I'm doing TSP too. I wish I would have saw your trenching before I planted them out. I'm just mounding straw around them. Really hope that some of the varieties I planted produce fruits. I have TSP but then I also have some non-TSP that are known to produce fruits.
It'll be exciting to hear about how they do, Kath.
Happyskunk, the trench method is what Tom recommended but I don't see why you shouldn't get an equally good crop the way you're doing it. As long as they are well mounded up so that the tuber-forming roots have space to develop they should be fine. Do let me know how they turn out!

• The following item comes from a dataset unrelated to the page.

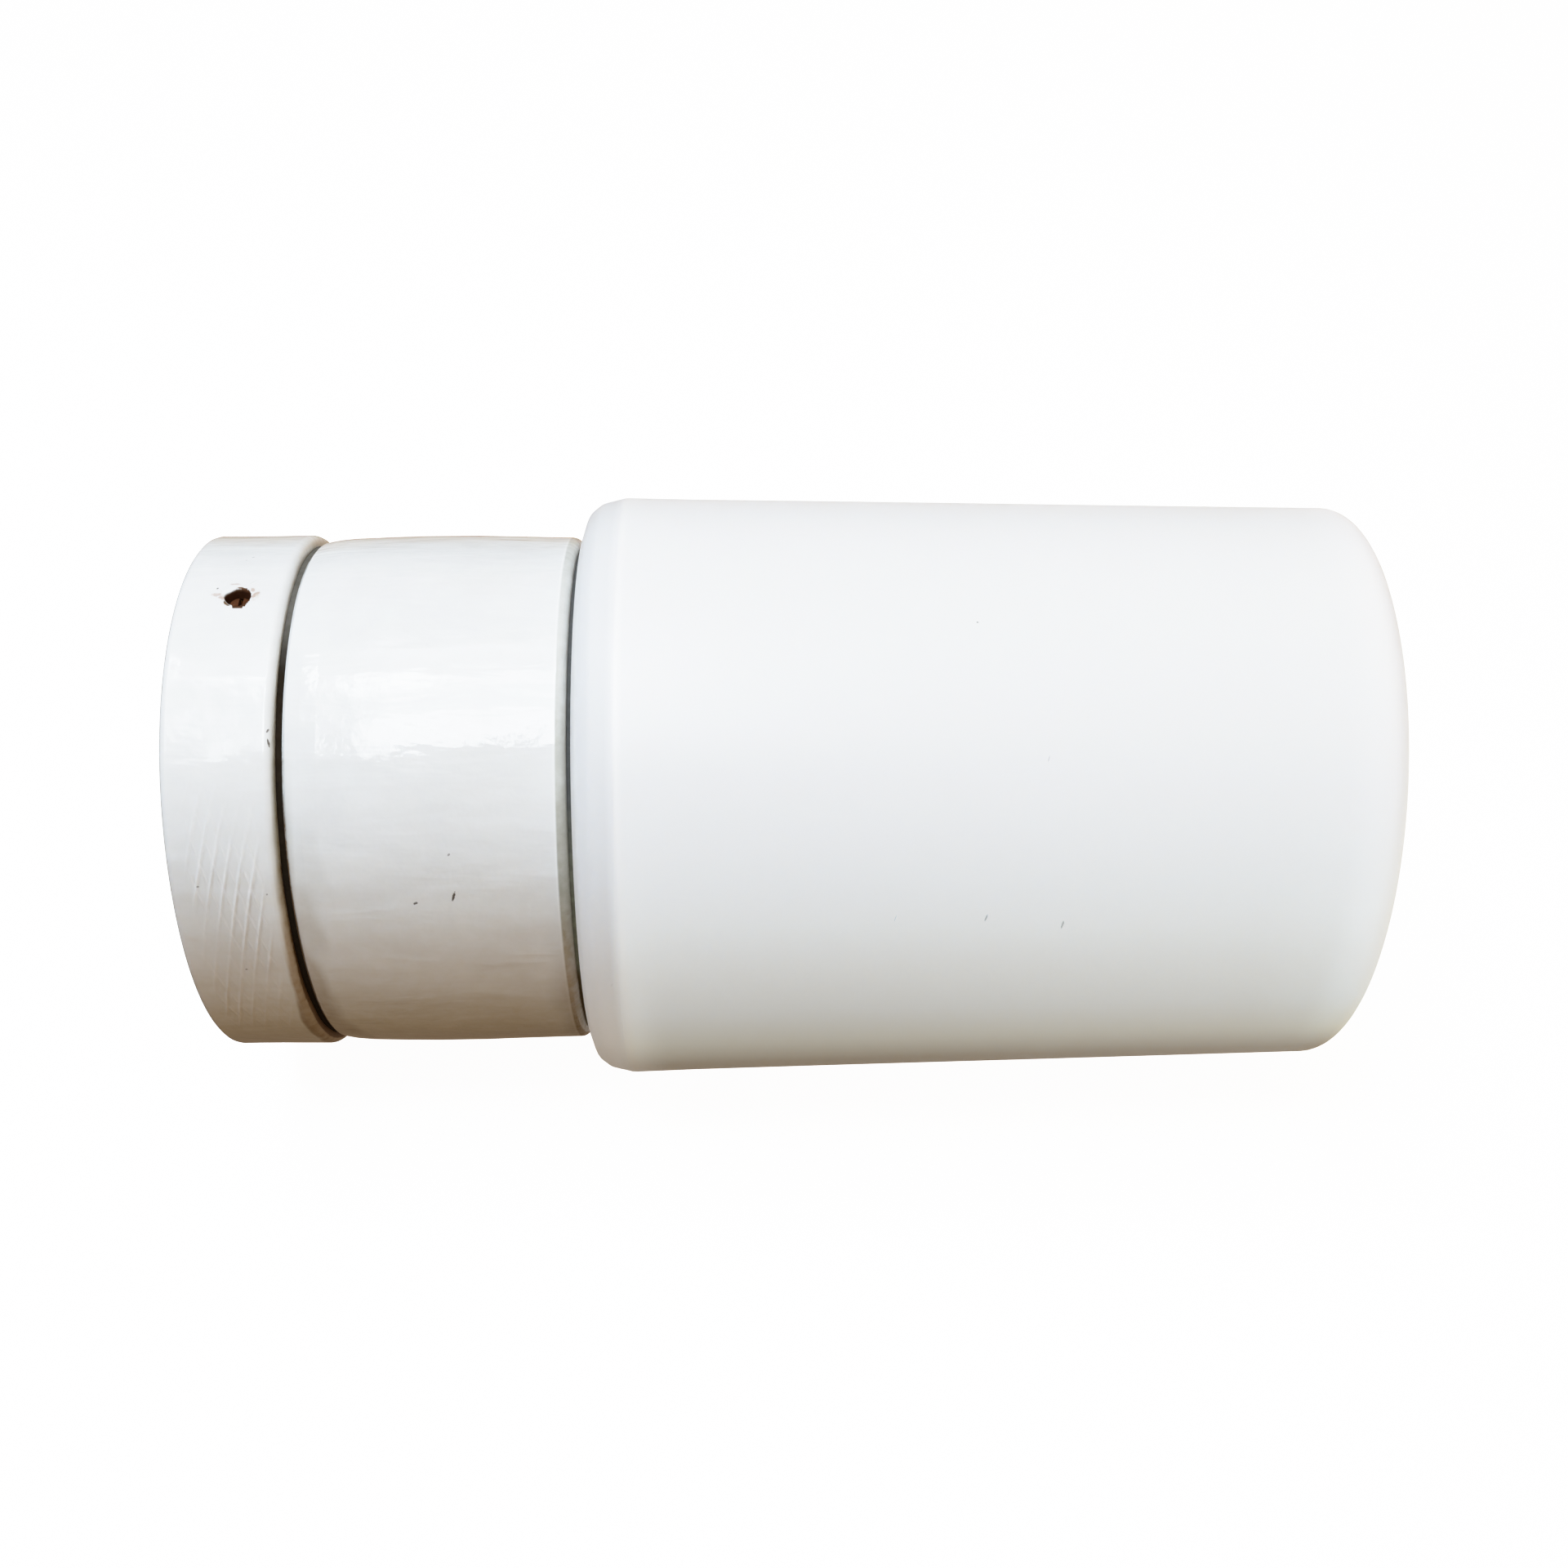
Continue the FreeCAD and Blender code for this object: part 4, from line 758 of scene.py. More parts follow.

I enjoy reading your blog so much. Your writing style is friendly and I love your British expressions. I've gone back and begun reading the archived blogs, too. Back to 2007 so far.
You have inspired me--most of my life I've read books about English gardens and always thought I couldn't have one because I live in a very different climate. But one day the thought came to me that, "Yes, I can have the garden of my dreams." It won't be the kind of garden that would flourish in the English climate, but one that will survive in South Dakota, and evoke the kind of feelings I get when I look at pictures of things English.

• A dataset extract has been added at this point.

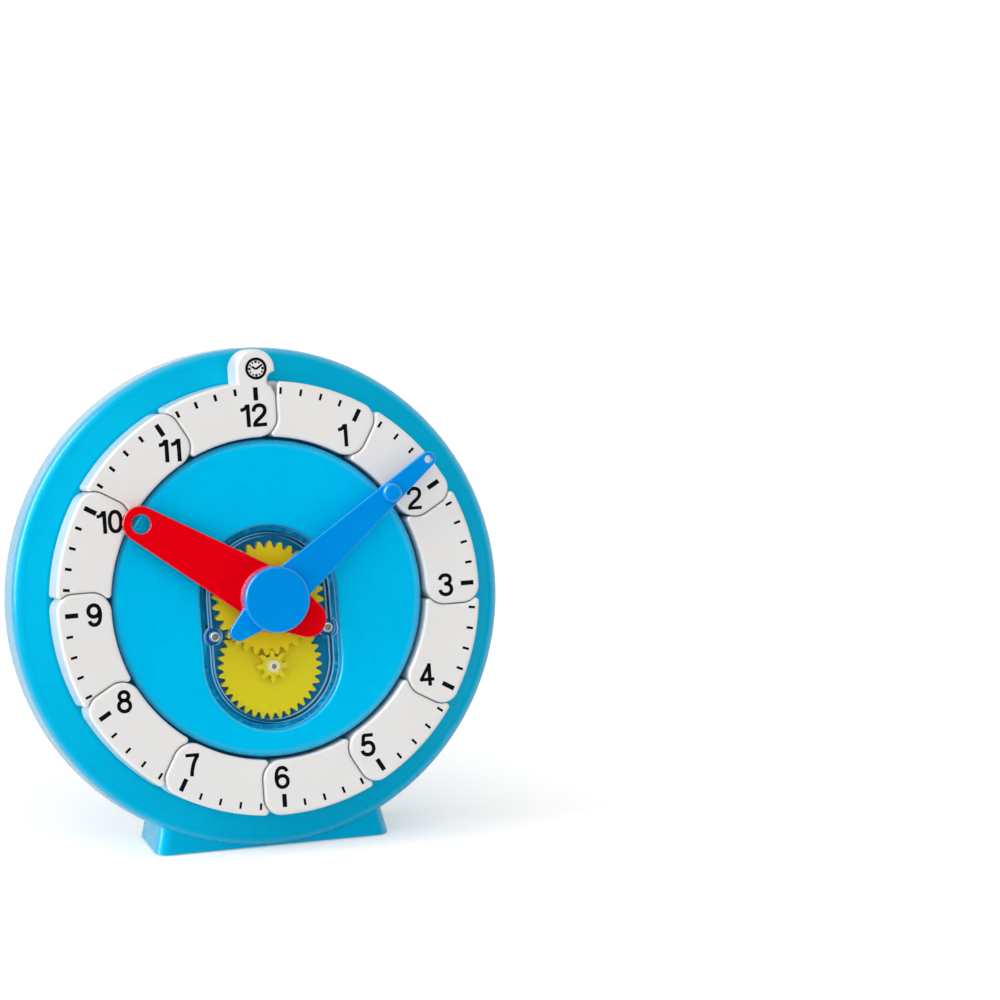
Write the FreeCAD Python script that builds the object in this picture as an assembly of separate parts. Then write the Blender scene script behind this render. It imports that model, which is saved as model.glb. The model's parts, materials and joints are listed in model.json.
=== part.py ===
import FreeCAD, Part
import math
import os

# Geared teaching clock with a hinged number line round its face. Lengths are in millimetres.
# Everything is drawn in the dial's frame first: x to the right and y to the 12, as the viewer sees
# them, and z towards the viewer, with z = 0 at the back of the case. The last step leans the clock
# back on its foot: then +Z is up, the face looks to -Y, and the origin is the middle of the sole.

V = FreeCAD.Vector

# Gears
gear_centre_distance = 27.6
pressure_angle = 25.0
minute_pinion_teeth = 12
reduction_wheel_teeth = 36
reduction_pinion_teeth = 8
hour_gear_teeth = 32
hour_gear_below_links = 3.9
hour_gear_thickness = 3.5
wheel_below_links = 8.7
wheel_thickness = 3.5
large_addendum_share = 0.87
small_addendum_share = 0.85
hour_addendum_share = 0.75
tooth_bottom_clear = 0.35
tooth_thinning = 0.16
tooth_crest = 0.3
wheel_phase_angle = 2.5
gear_face_clear = 0.5
minute_pinion_overhang = 0.6
gate_mark_radius = 2.6
gate_mark_depth = 0.25
gate_mark_width = 0.5
gate_mark_drop = 18.5

# Window, sized by the hour gear at its top and the reduction gear at its bottom
hour_gear_share = hour_gear_teeth / (hour_gear_teeth + reduction_pinion_teeth)
window_side_room = 6.42
window_half_width = gear_centre_distance * hour_gear_share + window_side_room
window_top_centre_y = 1.1
window_bottom_rise = 2.6
window_bottom_centre_y = window_bottom_rise - gear_centre_distance
window_edge_round = 1.4
window_lip_depth = 4.6
window_lip_wall = 2.0
window_ledge_width = 2.2
window_ledge_thickness = 1.3
cover_clear = 0.3
cover_flange_thickness = 1.5
cover_panel_thickness = 1.4
cover_panel_inset = 3.0
cover_panel_below_disc = 0.3
cover_step_round = 0.6
cover_pad_radius = 4.4
cover_pad_rise = 0.3
cover_boss_radius = 3.5
cover_axle_boss_radius = 3.4
cover_axle_boss_rise = 0.5
screw_inset = 5.0
screw_spread = window_half_width - screw_inset
screw_y = -13.7

# Face disc
disc_below_window = 10.7
disc_radius = window_half_width - window_bottom_centre_y + disc_below_window
disc_below_links = 1.7
disc_wall = 2.2
disc_edge_round = 4.0
disc_boss_radius = 3.5
disc_boss_inset = 13.6
disc_boss_ring = disc_radius - disc_boss_inset
disc_boss_first_angle = 45.0
disc_boss_count = 4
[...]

The descriptions of your cat in the garden make me giggle--I have a pup who "helps" me, too. I dig a hole and put a plant in, cover it up, and next thing I know she's digging it up for me. What fun!
I really like your idea for pre-germinating seeds, and have several zip-lock bags going. It's so enjoyable to SEE when they're ready to plant. Once they've germinated, I can plant them and baby them in the garden for a while until they take hold.
I've been reading about the benefits of indigenous micro-organisms in the soil and intend to try gathering some this year.
Thanks again for your work, and for writing about it. I really enjoy reading your blog.
Marge Comeau
Hi Rebsie,
Just discovered your site and am enjoying the interesting contents very much.
I have just retired and am now starting to have time for some of the growing of our own veggies & interesting experiments that one can perform with plants.
It is hard to imaging how you have time to "Earn a Bob" besides the work you do in the garden and keeping up up your interesting B-log!
I have provided a link as below which might interest you as you are - obviously - very interesting to grow spuds from TPS.
Keep up the "Good Work".
http://www.sharebooks.ca/RaoulRobinson.htm
Potatoes are a rewarding crop to grow. They produce one of the highest yields per area planted of all food crops. And, in addition to vitamin C, they are high in potassium and iron, low in calories, and serve up a good dose of protein, carbohydrates, and fiber.
I never knew there were TPS
amd just found out from Your site.I have now 4 lovely plants growing !!
Your instructions and information has been invaluable for Me.
October 15.. I shall have to put in big pots,I hope this will work
What a great I info! Tq so much for sharing
When should I pick this seed if I want to grow them? I saw mine this morning, purple majesty potato.